Maybe pairing him with Jose Mourinho was always doomed to fail. Mourinho rarely settles for being No. 2 on the marquee, unless it’s to a galactic star like Ronaldo, who would score 40 goals per season, and also never hesitated to throw his players under the bus when things went wrong. Pogba also was never really going to flourish under a conservative Mourinho system, and he also went from Andrea Pirlo and Claudio Marchisio providing a platform for him to Ander Herrera and Marouane Fellaini, along with a 35-year-old Michael Carrick. Something of a downshift. Whereas Juventus played him right behind the forward line, United required him to play deeper with some defensive responsibility, or wide in a diamond formation because they couldn’t trust him to do the former, or forcing him to dovetail with Bruno Fernandes when he was in all the spaces that Pogba wanted to be in.

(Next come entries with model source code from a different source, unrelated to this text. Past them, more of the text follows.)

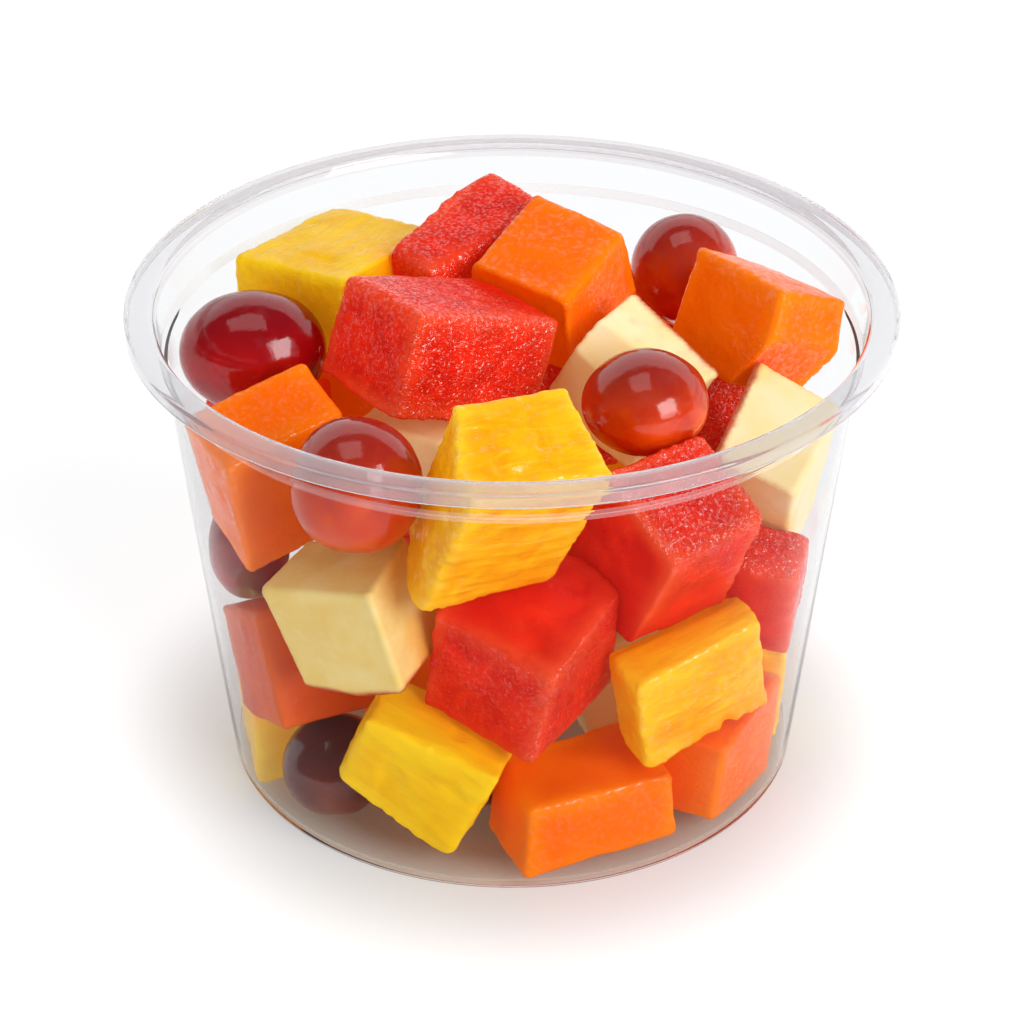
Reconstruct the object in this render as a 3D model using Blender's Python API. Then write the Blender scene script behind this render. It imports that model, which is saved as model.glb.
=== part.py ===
"""Fruit cup: a clear plastic deli cup filled with cut fruit and whole grapes.

Sizes are millimetres in this file and become metres where a mesh is written. +Z is up, and the
origin is the middle of the cup's foot on the table.
"""
import math
import random

import bmesh
import bpy
import numpy as np
from mathutils import Euler, Vector

MM = 0.001
SEED = 16

# Cup
CUP_HEIGHT = 78.0
RIM_RADIUS = 58.5
FLANGE_INNER_RADIUS = 54.75
FLANGE_THICKNESS = 0.9
SKIRT_DROP = 2.4
SKIRT_THICKNESS = 0.6
RIM_ROUND = 0.6
WALL = 0.6
STEP_HEIGHT = 70.2
STEP_OUT = 0.75
RADIUS_UNDER_STEP = 52.85
RADIUS_UNDER_FLANGE = 54.3
RADIUS_AT_FOOT = 45.0
FOOT_CURVE = 1.6
FOOT_RING_WIDTH = 1.4
FLOOR_RAISE = 0.5
FLOOR_THICKNESS = 0.6
CUP_SEGMENTS = 64
ARC_STEPS = 3

# Fruit
CORNER_ROUND = {"watermelon": 1.4, "melon": 1.2, "pineapple": 1.3, "apple": 0.8}
CORNER_UNEVENNESS = 0.9
FACE_CROWN = 0.4
SKIN_BULGE = 1.8
SHARP_EDGE = math.radians(50)
GRAPE_SEGMENTS = 12
GRAPE_RINGS = 8

# Room between the pieces
CLEARANCE = 0.4
SETTLE_PASSES = 90
SINK = 0.12
FILL_TOP = 63.0
NEAR = 0.01
UNCUT = 3
HARDNESS = {"watermelon": 1, "melon": 1, "pineapple": 1, "apple": 2, "grape": UNCUT}
PARALLEL = 0.1
REACHES = (0.25, 0.08, 0.03, 0.0)
STEPS = (-1.0, 0.0, 1.0)
NUDGES = np.array([(x, y, z) for x in STEPS for y in STEPS for z in STEPS])

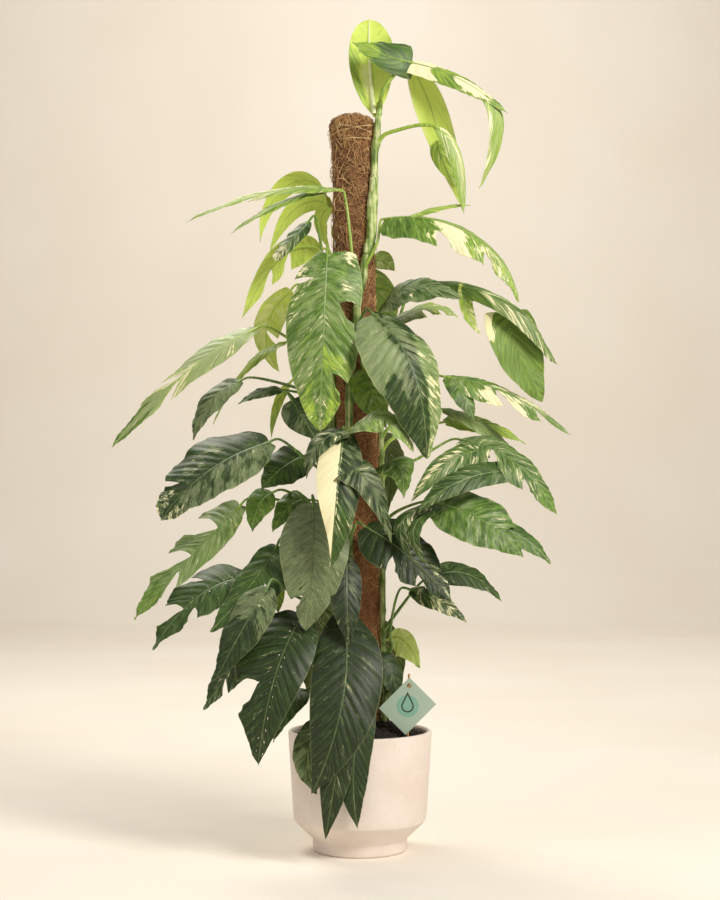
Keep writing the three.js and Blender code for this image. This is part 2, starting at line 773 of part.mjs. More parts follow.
// The leaves of the side that the photograph does not show, all on the back vine.
const backLeaves = [
  { from: 830, look: [-120, 25], half: [20, 18], rib: [[376, 268, 44], [386, 258, 56], [396, 274, 62]] },
  {
    from: 800, look: [176, 25], half: [44, 42], rib: [[366, 270, 88], [372, 318, 152], [376, 384, 160]],
    cutsLeft: [[0.4, 0.42, 0.06]],
  },
  {
    from: 640, look: [-160, 25], half: [40, 42], rib: [[342, 372, 84], [330, 410, 142], [322, 476, 152]],
    cutsRight: [[0.5, 0.42, 0.06]],
  },
  {
    from: 560, look: [140, 28], half: [36, 38], rib: [[380, 430, 66], [398, 456, 112], [408, 514, 124]],
    cutsLeft: [[0.5, 0.42, 0.06]],
  },
  {
    from: 440, look: [175, 25], half: [42, 40], rib: [[362, 500, 88], [362, 536, 150], [358, 600, 160]],
    cutsRight: [[0.4, 0.42, 0.06]],
  },
  {
    from: 320, look: [-150, 24], half: [40, 42], rib: [[340, 590, 74], [318, 628, 124], [308, 696, 132]],
    cutsLeft: [[0.5, 0.42, 0.06]],
  },
  {
    from: 270, look: [160, 24], half: [38, 40],
    rib: [[376, 620, 84], [384, 662, 128], [386, 724, 134]],
  },
];

// The pieces

const materials = {
  pot: { color: "#efe6de", roughness: 0.75 },
  soil: { color: "#2a1c14", roughness: 1 },
  coir: { color: "#7a4a2c", roughness: 1 },
  wood: { color: "#b98b5a", roughness: 0.8 },
  twine: { color: "#c9a36a", roughness: 0.9 },
  vine: { color: "#8fae62", roughness: 0.5 },
  young: { color: "#a9c83e", roughness: 0.45 },
  mature: { color: "#2f4f2a", roughness: 0.45 },
  marbled: { color: "#6c8f5c", roughness: 0.45 },
  cream: { color: "#dfe3b4", roughness: 0.45 },
  card: { color: "#a9cbbb", roughness: 0.8 },
  brass: { color: "#c8a24a", roughness: 0.35, metalness: 1 },
};

const plant = new THREE.Group();

function addPiece(name, material, solid, at = v3()) {
  const geometry = toGeometry(solid);
  geometry.translate(-at.x, -at.y, -at.z);
  const mesh = new THREE.Mesh(geometry, new THREE.MeshStandardMaterial(materials[material]));
  mesh.name = name;
  mesh.position.copy(at);
  plant.add(mesh);
}

// Pot: a straight wall over a chamfer and a flat-based foot.
const rimEase = 3;
const potOutline = [
  [0, 0],
  [pot.footRadius - 3, 0],
  [pot.footRadius - 0.5, 3],
  [pot.footRadius, pot.footHeight - 1],
  [pot.footRadius + 1.5, pot.footHeight + 1.5],
  [pot.shoulderRadius - 5, pot.shoulderHeight - 6],
  [pot.shoulderRadius - 1, pot.shoulderHeight - 1],
  [pot.shoulderRadius + 0.4, pot.shoulderHeight + 6],
  [pot.rimRadius, pot.height - rimEase],
  [pot.rimRadius - 1, pot.height - 1],
  [pot.rimRadius - rimEase, pot.height],
  [pot.rimRadius - pot.wall + rimEase, pot.height],
  [pot.rimRadius - pot.wall + 0.5, pot.height - rimEase],
  [pot.shoulderRadius - pot.wall, pot.shoulderHeight + 6],
  [pot.footRadius - 4, pot.floor + 4],
  [pot.footRadius - 9, pot.floor],
  [0, pot.floor],
];
addPiece("pot", "pot", turned(potOutline, 36));

// The coir sleeve, closed over the top of its wooden stake.
const sides = 20;
const poleRing = (z, radius) => ({ at: poleAxis(z), radius });
const sleeveRings = [
  [pole.bottom, 28],
  [200, 28.6],
  [420, 29],
  [640, 28.2],
  [860, 29],
  [960, 28.4],
  [pole.top - pole.capHeight - 4, 28.6],
  [pole.top - pole.capHeight + 4, pole.capRadius - 1],
  [pole.top - 12, pole.capRadius],
  [pole.top - 3, pole.capRadius - 4],
  [pole.top, pole.capRadius - 12],
].map(([z, radius]) => poleRing(z, radius));
const sleeveRadiusAt = (z) => {
  const next = sleeveRings.findIndex((ring) => ring.at.z >= z);
  const [low, high] = [sleeveRings[next - 1], sleeveRings[next]];
  return THREE.MathUtils.mapLinear(z, low.at.z, high.at.z, low.radius, high.radius);
};
const coirOuter = tube(sleeveRings.map((r) => r.at), sleeveRings.map((r) => r.radius), sides);
const stakeTop = pole.top - 24;
const boreEnds = [poleAxis(pole.bottom - 20), poleAxis(stakeTop)];
const bore = tube(boreEnds, [pole.boreRadius, pole.boreRadius], 14);
addPiece("coir_sleeve", "coir", coirOuter.subtract(bore));
addPiece(
  "pole_stake",
  "wood",
  tube([poleAxis(pot.floor + 12), poleAxis(stakeTop - 1)], [pole.stakeRadius, pole.stakeRadius], 14),
);

// Soil, with plain holes for the pole and the vines.
const soilTop = pot.height - soilMound.edgeBelowRim;
const inner = (z) =>
  THREE.MathUtils.mapLinear(
    z,
    pot.shoulderHeight + 6,
    pot.height,
    pot.shoulderRadius - pot.wall,
    pot.rimRadius - pot.wall,
  ) - gap;
const soilOutline = [
  [0, soilMound.bottom],
  [pot.footRadius - 9 - gap, soilMound.bottom],
  [pot.footRadius - 4 - gap, soilMound.bottom + 4],
  [inner(pot.shoulderHeight + 6), pot.shoulderHeight + 6],
  [inner(soilTop), soilTop],
  [78, soilTop + 6],
  [48, pot.height + soilMound.middleAboveRim * 0.7],
  [0, pot.height + soilMound.middleAboveRim],
];
let soil = turned(soilOutline, 24);
const coirRoom = tube([poleAxis(pole.bottom - gap), poleAxis(300)], [pole.radius, pole.radius], sides);
const stakeRoom = tube(
  [poleAxis(pot.floor + 11), poleAxis(120)],
  [pole.stakeRadius + gap, pole.stakeRadius + gap],
  14,
);
soil = soil.subtract(coirRoom).subtract(stakeRoom);
for (const vine of Object.values(vines)) {
  soil = soil.subtract(vineSolid(vine, gap));
}

// The label: a card on a thin wooden stick, tied at the brass eyelet in its top corner.
const label = { width: 54, height: 62, thickness: 1.4, turn: 45, holeRadius: 2.4, stickRadius: 1.6 };
const stickFoot = v3(67, -56, soilTop - 45);
const stickTop = seenAt([409, 674, -62]);
const stick = tube([stickFoot, stickTop], [label.stickRadius, label.stickRadius], 8);
const stickRoom = tube(
  [stickFoot.clone().setZ(stickFoot.z - gap), stickTop],
  [label.stickRadius + gap, label.stickRadius + gap],
  8,
);
soil = soil.subtract(stickRoom);
addPiece("soil", "soil", soil);
addPiece("label_stick", "wood", stick);

const cardMiddle = seenAt([407.5, 706, -62]);
const lean = Math.atan2(stickFoot.y - stickTop.y, stickTop.z - stickFoot.z);
const towardsViewer = v3(0, -Math.cos(lean), -Math.sin(lean));
const onStick = (x, z, off) => {
  const t = (z - stickFoot.z) / (stickTop.z - stickFoot.z);
  return v3(x, THREE.MathUtils.lerp(stickFoot.y, stickTop.y, t), z).addScaledVector(towardsViewer, off);
};
const cardOff = label.stickRadius + gap + label.thickness / 2;
const onCard = (u, v, off) => {
  const a = rad(label.turn);
  const x = u * Math.cos(a) + v * Math.sin(a);
  const z = v * Math.cos(a) - u * Math.sin(a);
  return onStick(cardMiddle.x + x, cardMiddle.z + z * Math.cos(lean), cardOff + off);
};
const eyeletAt = onCard(-label.width / 2 + 8, label.height / 2 - 8, 0);
const cardCorners = [-1, 1].flatMap((face) =>
  [[-1, -1], [1, -1], [1, 1], [-1, 1]].map(([u, v]) =>
    onCard((u * label.width) / 2, (v * label.height) / 2, (face * label.thickness) / 2),
  ),
);
const cardFaces = [[0, 2, 1], [0, 3, 2], [4, 5, 6], [4, 6, 7]];
for (let i = 0; i < 4; i++) {
  const j = (i + 1) % 4;
  cardFaces.push([i, j, j + 4], [i, j + 4, i + 4]);
}
const around = (radius, back, front) => {
  const ends = [-back, front].map((off) => eyeletAt.clone().addScaledVector(towardsViewer, off));
  return tube(ends, [radius, radius], 12);
};
const card = toSolid(geometryFrom(cardCorners, cardFaces)).subtract(around(label.holeRadius, 2, 2));
addPiece("label_card", "card", card);
const eyelet = around(label.holeRadius - gap, label.thickness / 2, label.thickness / 2 + gap + 0.5)
  .add(around(label.holeRadius + 1.1, -label.thickness / 2 - gap, label.thickness / 2 + gap + 0.6))
  .subtract(around(1.1, 3, 3));
addPiece("label_eyelet", "brass", eyelet);

// The twine: one turn round the sleeve, just under its cap.
const twine = { height: 1040, radius: 0.8, loop: sleeveRadiusAt(1040) + gap + 0.8 };
const twineRing = new THREE.TorusGeometry(twine.loop, twine.radius, 5, 32);
const twineAt = poleAxis(twine.height);
twineRing.translate(twineAt.x, twineAt.y, twineAt.z);
addPiece("pole_twine", "twine", toSolid(twineRing));

// Leaves, cut back a little where they meet the vine they grow from.
const largest = (solid) => solid.decompose().sort((a, b) => b.volume() - a.volume())[0];
for (const leaf of leaves) {
  const start = vinePoint(vines[leaf.vine], leaf.from);
  const solid = leafSolids(leaf, start).reduce((a, b) => a.add(b));
  addPiece(leaf.name, leaf.kind, largest(solid.subtract(vineSolid(vines[leaf.vine], gap))), start);
}

// The vines; the back one keeps its leaves.
for (const name of ["main", "right", "left"]) {
  addPiece("vine_" + name, "vine", vineSolid(vines[name], 0));
}
const backFoliage = backLeaves.flatMap((leaf) => leafSolids(leaf, vinePoint(vines.back, leaf.from)));
const backPlant = backFoliage.reduce((a, b) => a.add(b), vineSolid(vines.back, 0));
addPiece("vine_back", "mature", largest(backPlant));

export default plant;
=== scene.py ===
# A variegated Epipremnum pinnatum on its coir pole in a footed ceramic pot: the finished surfaces.
# Metres. The viewer stands on the -Y side. Leaf sizes are listed in millimetres and turned into metres here.
import math
import random

import bmesh
import bpy
import numpy as np
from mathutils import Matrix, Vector, noise


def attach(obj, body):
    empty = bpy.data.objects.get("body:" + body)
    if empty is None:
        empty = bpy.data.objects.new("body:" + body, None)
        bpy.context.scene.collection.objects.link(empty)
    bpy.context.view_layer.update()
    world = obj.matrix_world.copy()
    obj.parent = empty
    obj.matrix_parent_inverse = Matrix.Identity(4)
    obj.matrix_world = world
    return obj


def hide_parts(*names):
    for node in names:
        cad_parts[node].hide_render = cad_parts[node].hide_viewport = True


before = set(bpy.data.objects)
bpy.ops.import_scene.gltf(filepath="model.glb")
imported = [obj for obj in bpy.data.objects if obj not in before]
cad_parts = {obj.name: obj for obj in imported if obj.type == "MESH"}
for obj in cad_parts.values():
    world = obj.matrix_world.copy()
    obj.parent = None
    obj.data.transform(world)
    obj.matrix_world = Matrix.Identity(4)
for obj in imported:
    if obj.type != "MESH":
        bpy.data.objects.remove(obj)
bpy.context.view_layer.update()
mm = 0.001

# Where the plant is seen from, in mm and degrees, on a picture of 720 by 900 pixels.
view = {
    "distance": 2500, "height": 504, "pitch": 1.82, "focalPixels": 1700, "middle": (360, 450), "sensor": 36,
}


def say(stage):
    print("dressing:", stage)


# Placing

def unit(v):
    return v / np.maximum(np.linalg.norm(v, axis=-1, keepdims=True), 1e-9)


def ease(x, low, high):
    t = np.clip((x - low) / (high - low), 0, 1)
    return t * t * (3 - 2 * t)


def direction(azimuth, elevation):  # 0 points to the viewer, 90 to the viewer's right
    a, e = math.radians(azimuth), math.radians(elevation)
    return np.array([math.sin(a) * math.cos(e), -math.cos(a) * math.cos(e), math.sin(e)])


def seenAt(spot):  # [column, row, depth in mm behind the pole's middle]
    column, row, depth = spot
    pitch = math.radians(view["pitch"])
    right = (column - view["middle"][0]) / view["focalPixels"]
    up = (view["middle"][1] - row) / view["focalPixels"]
    reach = (depth + view["distance"]) / (math.cos(pitch) - up * math.sin(pitch))
    height = view["height"] + reach * (math.sin(pitch) + up * math.cos(pitch))
    return np.array([reach * right, depth, height])


# Meshes

def only(*pieces):
    bpy.ops.object.select_all(action="DESELECT")
    for piece in pieces:
        piece.select_set(True)
    bpy.context.view_layer.objects.active = pieces[0]


def named(name):
    piece = bpy.context.active_object
    piece.name = piece.data.name = name
    return piece


def corners(piece):
    flat = np.empty(len(piece.data.vertices) * 3, np.float32)
    piece.data.vertices.foreach_get("co", flat)
    return flat.reshape(-1, 3).astype(float)


def place(piece, points):
    piece.data.vertices.foreach_set("co", np.asarray(points, np.float32).ravel())
    piece.data.update()


def mark(piece, name, values):  # a value, vector or colour at every vertex
    values = np.asarray(values, np.float32)
    count = len(piece.data.vertices)
    width = values.shape[-1] if values.ndim > 1 else 1
    kind, field = {1: ("FLOAT", "value"), 3: ("FLOAT_VECTOR", "vector"), 4: ("FLOAT_COLOR", "color")}[width]
    made = piece.data.attributes.new(name, kind, "POINT")
    made.data.foreach_set(field, values.reshape(count * width))


def edit(piece, action, **settings):  # one edit-mode step on the whole of a piece
    only(piece)
    bpy.ops.object.mode_set(mode="EDIT")
    bpy.ops.mesh.select_all(action="SELECT")
    action(**settings)
    bpy.ops.object.mode_set(mode="OBJECT")


def faceOutwards(piece):
    edit(piece, bpy.ops.mesh.normals_make_consistent, inside=False)


def pickEdges(piece, wanted):  # goes into edit mode with only the wanted edges picked
    only(piece)
    bpy.ops.object.mode_set(mode="EDIT")
    bpy.ops.mesh.select_all(action="DESELECT")
    shape = bmesh.from_edit_mesh(piece.data)
    for edge in shape.edges:
        edge.select = wanted(*[corner.co for corner in edge.verts])
    shape.select_flush_mode()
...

But Pogba certainly didn’t help his cause. There were all the injuries. He only cracked 2,500 minutes in the Premier League twice in six seasons. Those injury absences seemed to take longer and longer, and longer than his club thought they should. There were the completely anonymous performances that piled up as his career went on. Perhaps the last image most United supporters will have of Pogba is getting sent off while their most hated rival, Liverpool, were utterly destroying them at Old Trafford, 5-0. Here was a rival that United had put in the rearview mirror, now suddenly reborn with a genius manager, a front office with a clear plan and system, and star players all pulling in the same direction. All things that have evaded United for the past decade. Pogba came to symbolize all of that, a lavish purchase without a clear idea of how to get the best out of him, who would go into business for himself on occasion, sprinkled with glimpses of what it could have, should have, been.
At the international level, it wasn’t much different. He looked pretty tantalizing when starting four games for France in Brazil in 2014 at the age of 21. Even more so two years later at the Euros when France strutted to the final in Paris, but then went missing with the rest of his teammates as Portugal stole it, without Ronaldo on the field for most of it. It all came together in 2018 in Russia, and Pogba ran the show from the middle for most of the tournament. But he was also surrounded by both N’Golo Kante and Antoine Griezmann at the height of their powers, as well as the world’s introduction to Kylian Mbappe. Three years later at the Euros, Pogba was at the center of the usual French in-fighting when they went balls-up in the round of 16 to Switzerland on penalties. It was Pogba who gave away the ball needlessly to lead to the Swiss equalizer, and he didn’t exactly beat it back to his defensive duties to make up for it. Of course, in that same match, he did this:
Perhaps that match, his last on a big stage really, sums up everything that was Paul Pogba. No player was capable of reaching both the very ends of the spectrum, dominating a match one week because he felt like it and then being a complete ghost the next because he felt like it, and then being out injured for the next three because he felt like it. He wasn’t good enough to overcome the bass-ackwardsness of United, but no player in history could have been. He just made for a tidy shield for the real culprits. He didn’t make United shell out the cash they did for him, he didn’t enforce them to not surround him with a proper and functioning team , nor did he hire the managers who didn’t really have a clue either.
But Pogba also needed all of those things to consistently show off what he was capable of, and should it have required all of that? Given how talented he was? The answers are whatever you want them to be, which probably means there aren’t any answers at all. An enigma to the last.